Analisi “La disperazione della vecchia” – Charles Baudelaire

“La disperazione della vecchia”

La disperazione della vecchia, poemetto in prosa di Charles Baudelaire che si può leggere a pagina 20 dell’edizione pubblicata da Longanesi nel 1950, offre alcune interessanti considerazioni in materia di micro-narrativa.

La vecchietta grinzosa si rallegrò nel vedere il bel bambino a cui ognuno faceva festa, a cui ognuno voleva piacere; graziosa creatura, così fragile come lei, la vecchietta, e come lei, senza denti e senza capelli.

Ella gli si accostò, voleva vezzeggiarlo e farlo sorridere.
Ma il fanciullo, spaventato, si dibatteva sotto le carezze della buona donna decrepita, ed empiva la casa di strilli.

Allora la buona vecchia si ritrasse nella sua solitudine eterna, e pianse in un angolo, dicendo tra sé: «Ah! Per noi, infelici vecchie femmine, passò l’età di piacere anche agli innocenti; e facciamo orrore ai fanciullini che si vorrebbe amare!»

 

copertina poememetto in prosa di Charles BaudelaireAnalisi del poemetto La disperazione della vecchia

Il primo ingannevole capoverso ci introduce in un’atmosfera allegra e spensierata. Lo testimonia la terminologia impiegata: si rallegrò, graziosa, festa, bel bambino. La protagonista cui si allude nel titolo viene indicata con un vezzeggiativo (vecchietta) che, unito al grinzosa, fa molta tenerezza e suscita una certa simpatia nei suoi confronti. Anche se il paragone insistito (come lei… e come lei) fra lei e il bel bambino va a suo discapito, dato che le caratteristiche tutto sommato positive nell’uno (fragile, senza denti e senza capelli) sono amaramente negative nell’altra.

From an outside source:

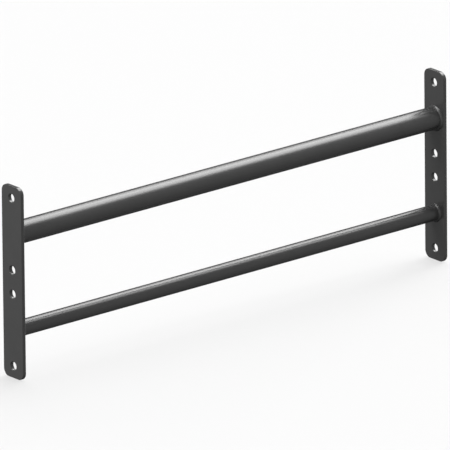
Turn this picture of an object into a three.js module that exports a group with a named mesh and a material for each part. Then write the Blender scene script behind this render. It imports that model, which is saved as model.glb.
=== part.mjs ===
// Double pull-up bar for a training rig: a thick and a thin steel tube, one above the other,
// fillet-welded between two flat end plates that bolt to the rig's uprights.
// Millimetres. +X runs along the tubes, +Y to the back and +Z up. The origin is on the floor
// that the plates stand on, midway between them.
import * as THREE from 'three';

// Whole piece
const SPAN = 1100;                 // outer face of one end plate to outer face of the other

// Bolt holes, in one line down the middle of each plate. Each tube sits midway between two.
const BOLT_HOLE_DIAMETER = 18;
const PAIR_PITCH = 150;            // between the two holes above and below a tube
const MIDDLE_PITCH = 50;           // between the upper tube's pair and the lower tube's pair
const HOLE_TO_PLATE_END = 25;

// End plates, cut from flat bar
const PLATE_WIDTH = 60;
const PLATE_THICKNESS = 8;
const PLATE_CORNER_RADIUS = 15;
const PLATE_EDGE_BREAK = 0.5;      // deburring chamfer along every edge and hole mouth

// Tubes
const THICK_TUBE_DIAMETER = 47;
const THICK_TUBE_WALL = 3.2;
const THIN_TUBE_DIAMETER = 33;
const THIN_TUBE_WALL = 3.2;

// Fillet welds, one ring round each tube end
const THICK_WELD_LEG = 4;
const THIN_WELD_LEG = 3.5;
const WELD_CROWN_SHARE = 0.14;     // how far the face swells past a flat one, as a share of the leg
const WELD_TUBE_CLEARANCE = 0.3;   // radial gap between a ring and the tube that it goes round

// Facets
const ROUND_FACETS = 64;           // round a tube or a weld ring
const HOLE_FACETS = 40;
const CORNER_FACETS = 12;          // round each corner of a plate
const WELD_FACE_FACETS = 6;

const INNER_FACE_X = SPAN / 2 - PLATE_THICKNESS;
const TUBE_RISE = (PAIR_PITCH + MIDDLE_PITCH) / 2;
const PLATE_HALF_HEIGHT = TUBE_RISE + PAIR_PITCH / 2 + HOLE_TO_PLATE_END;

const QUARTER_TURN = Math.PI / 2;
const X = new THREE.Vector3(1, 0, 0);
const Y = new THREE.Vector3(0, 1, 0);
const Z = new THREE.Vector3(0, 0, 1);
const EXTRUDE_ALONG_X = new THREE.Matrix4().makeBasis(Y, Z, X);
const TURN_ABOUT_X = new THREE.Matrix4().makeBasis(Z, X, Y);

// One coat of charcoal powder covers plates, tubes and welds alike.
function powderCoat() {
  return new THREE.MeshStandardMaterial({ color: 0x46484a, roughness: 0.42, metalness: 0.15 });
}

// A piece is placed by its height above the plates' middle.
function namedMesh(name, geometry, x, rise) {
  const mesh = new THREE.Mesh(geometry, powderCoat());
  mesh.name = name;
  mesh.position.set(x, 0, PLATE_HALF_HEIGHT + rise);
  return mesh;
}

// A plate's outline, upright and centred on its middle, with a quarter-round at each corner.
function plateOutline() {
  const r = PLATE_CORNER_RADIUS;
  const corners = [[1, 1], [-1, 1], [-1, -1], [1, -1]];
  return corners.flatMap(([across, up], i) => {
    const y = across * (PLATE_WIDTH / 2 - r);
    const z = up * (PLATE_HALF_HEIGHT - r);
    const arc = new THREE.EllipseCurve(y, z, r, r, i * QUARTER_TURN, (i + 1) * QUARTER_TURN);
    return arc.getPoints(CORNER_FACETS);
  });
}

function boltHole(rise) {
  const radius = BOLT_HOLE_DIAMETER / 2;
  const circle = new THREE.EllipseCurve(0, rise, radius, radius).getPoints(HOLE_FACETS);
  circle.pop();
  return new THREE.Path(circle);
}

// The plate's outer face is at x = 0 for the left plate, and its inner face for the right one.
function endPlateGeometry() {
  const shape = new THREE.Shape(plateOutline());
  for (const tubeRise of [TUBE_RISE, -TUBE_RISE]) {
    shape.holes.push(boltHole(tubeRise + PAIR_PITCH / 2));
    shape.holes.push(boltHole(tubeRise - PAIR_PITCH / 2));
  }
  const geometry = new THREE.ExtrudeGeometry(shape, {
    depth: PLATE_THICKNESS - 2 * PLATE_EDGE_BREAK,
    bevelThickness: PLATE_EDGE_BREAK,
    bevelSize: PLATE_EDGE_BREAK,
    bevelOffset: -PLATE_EDGE_BREAK,
    bevelSegments: 1,
  });
  geometry.translate(0, 0, PLATE_EDGE_BREAK);
  return geometry.applyMatrix4(EXTRUDE_ALONG_X);
}

// A tube, centred on the origin and square-cut at both ends, where it butts on the plates.
function tubeGeometry(diameter, wall) {
  const outer = diameter / 2;
  const inner = outer - wall;
  const profile = [
    new THREE.Vector2(inner, -INNER_FACE_X),
    new THREE.Vector2(outer, -INNER_FACE_X),
    new THREE.Vector2(outer, INNER_FACE_X),
    new THREE.Vector2(inner, INNER_FACE_X),
    new THREE.Vector2(inner, -INNER_FACE_X),
  ];
  return new THREE.LatheGeometry(profile, ROUND_FACETS).applyMatrix4(TURN_ABOUT_X);
}

// A fillet weld in the corner between a plate and a tube: a leg's length up the plate at x = 0,
// and as much along the tube.
function weldGeometry(tubeDiameter, leg) {
  const tubeRadius = tubeDiameter / 2;
  const bore = tubeRadius + WELD_TUBE_CLEARANCE;
  const plateToe = new THREE.Vector2(tubeRadius + leg, 0);
  const tubeToe = new THREE.Vector2(bore, leg);
  const outward = new THREE.Vector2(1, 1).normalize();
  const profile = [new THREE.Vector2(bore, 0)];
  for (let i = 0; i <= WELD_FACE_FACETS; i++) {
    const along = i / WELD_FACE_FACETS;
    const swell = WELD_CROWN_SHARE * leg * Math.sin(Math.PI * along);
    profile.push(plateToe.clone().lerp(tubeToe, along).addScaledVector(outward, swell));
  }
  profile.push(profile[0].clone());
  return new THREE.LatheGeometry(profile, ROUND_FACETS).applyMatrix4(TURN_ABOUT_X);
}

function makePullUpBar() {
  const bar = new THREE.Group();
  bar.name = 'double_pull_up_bar';

  const plate = endPlateGeometry();
  bar.add(namedMesh('left_end_plate', plate, -SPAN / 2, 0));
  bar.add(namedMesh('right_end_plate', plate, INNER_FACE_X, 0));

  const tubes = [
    ['upper', THICK_TUBE_DIAMETER, THICK_TUBE_WALL, THICK_WELD_LEG, TUBE_RISE],
    ['lower', THIN_TUBE_DIAMETER, THIN_TUBE_WALL, THIN_WELD_LEG, -TUBE_RISE],
  ];
  for (const [place, diameter, wall, leg, rise] of tubes) {
    bar.add(namedMesh(`${place}_tube`, tubeGeometry(diameter, wall), 0, rise));
    const weld = weldGeometry(diameter, leg);
    bar.add(namedMesh(`${place}_left_weld`, weld, -INNER_FACE_X, rise));
    const rightWeld = namedMesh(`${place}_right_weld`, weld, INNER_FACE_X, rise);
    rightWeld.rotation.z = Math.PI;
    bar.add(rightWeld);
  }
  return bar;
}

export default makePullUpBar();
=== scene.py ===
from math import atan2, cos, hypot, pi, radians, sin

import bmesh
import bpy
from mathutils import Matrix, Vector


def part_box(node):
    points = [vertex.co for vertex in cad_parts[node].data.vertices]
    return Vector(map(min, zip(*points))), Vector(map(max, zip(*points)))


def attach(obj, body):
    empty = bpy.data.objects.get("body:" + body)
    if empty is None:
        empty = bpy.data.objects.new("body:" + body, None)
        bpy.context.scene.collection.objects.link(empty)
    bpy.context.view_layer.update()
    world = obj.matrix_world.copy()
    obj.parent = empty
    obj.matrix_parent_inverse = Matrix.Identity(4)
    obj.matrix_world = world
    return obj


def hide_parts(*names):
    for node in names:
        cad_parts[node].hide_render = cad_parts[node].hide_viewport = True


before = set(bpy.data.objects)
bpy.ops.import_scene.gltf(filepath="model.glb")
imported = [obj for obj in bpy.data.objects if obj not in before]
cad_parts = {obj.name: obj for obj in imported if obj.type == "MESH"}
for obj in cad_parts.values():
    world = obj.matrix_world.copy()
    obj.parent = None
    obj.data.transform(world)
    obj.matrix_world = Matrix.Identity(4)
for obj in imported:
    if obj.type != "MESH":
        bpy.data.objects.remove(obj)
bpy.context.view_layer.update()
scene = bpy.context.scene


# The view. A long lens far off in front of the left end and a little above, as in the photograph,
# where the bar climbs to the right and its two plates look almost the same size. A longer lens
# would put the camera of the other views too far off for what it can see.
CAMERA_AIM = Vector((-0.0041, 0.0, 0.1963))
CAMERA_DISTANCE = 39.748
CAMERA_AZIMUTH = radians(-39.653)
CAMERA_ELEVATION = radians(18.81)
CAMERA_ROLL = radians(-0.546)
LENS_MM = 1600
SENSOR_MM = 36
FARTHEST_SEEN = 200

camera = bpy.data.objects.new("camera", bpy.data.cameras.new("camera"))
scene.collection.objects.link(camera)
scene.camera = camera
camera.data.lens = LENS_MM
camera.data.sensor_width = SENSOR_MM
camera.data.clip_end = FARTHEST_SEEN
facing = Matrix.Rotation(CAMERA_AZIMUTH, 4, "Z") @ Matrix.Rotation(pi / 2 - CAMERA_ELEVATION, 4, "X")
camera.matrix_world = (
    Matrix.Translation(CAMERA_AIM)
    @ facing
    @ Matrix.Translation((0, 0, CAMERA_DISTANCE))
    @ Matrix.Rotation(CAMERA_ROLL, 4, "Z")
)


# The end plates. Each is a length of 60 x 8 mm flat bar, sawn and drilled, with its corners
# ground round and every edge broken, so that the coat holds on it.
PLATE_CORNER_RADIUS = 0.015
PLATE_EDGE_RADIUS = 0.0008
BOLT_HOLE_RADIUS = 0.009
BOLT_HOLE_HEIGHTS = (0.025, 0.175, 0.225, 0.375)
CORNER_SEGMENTS = 16
HOLE_SEGMENTS = 72
EDGE_SEGMENTS = 4
CREASE_ANGLE = radians(40)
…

Il tentativo della donna di rendere omaggio alla gioventù e alla bellezza del bambino viene frustrato dal piccolo stesso, che si ribella, dibattendosi spaventato sotto le carezze di quella che ora non è più una vecchietta grinzosa, bensì una buona donna addirittura decrepita, aggettivo che ne esagera l’età avanzata.

Nel terzo capoverso, l’iniziale atmosfera idilliaca è soltanto un ricordo. L’autore ci pone davanti la cruda realtà dei fatti. Quel buona vecchia ha un po’ il sapore della bonaria compassione che di solito si riserva a chi si ritiene inferiore. Tanto più che scopriamo essere la donna condannata a una solitudine eterna, che non è proprio cosa da niente.

 

Morale della favola

Al suo lamento è affidata l’amara “morale della favola”: le vecchie femmine (nemmeno più donne) sono tutte infelici e non piacciono più a nessuno. La vecchiaia fa orrore e spavento alla gioventù, che la respinge disgustata. La considerazione finale potrebbe anche nascondere – si fa per dire – una condanna morale: l’autore intende cioè colpire le donne che non hanno più l’età per amare ma insistono impudicamente nel tentare di circuire i giovani, rendendosi in tal modo ridicole agli occhi del mondo. Poi dicono che l’amore non ha età. Ce l’ha, ce l’ha.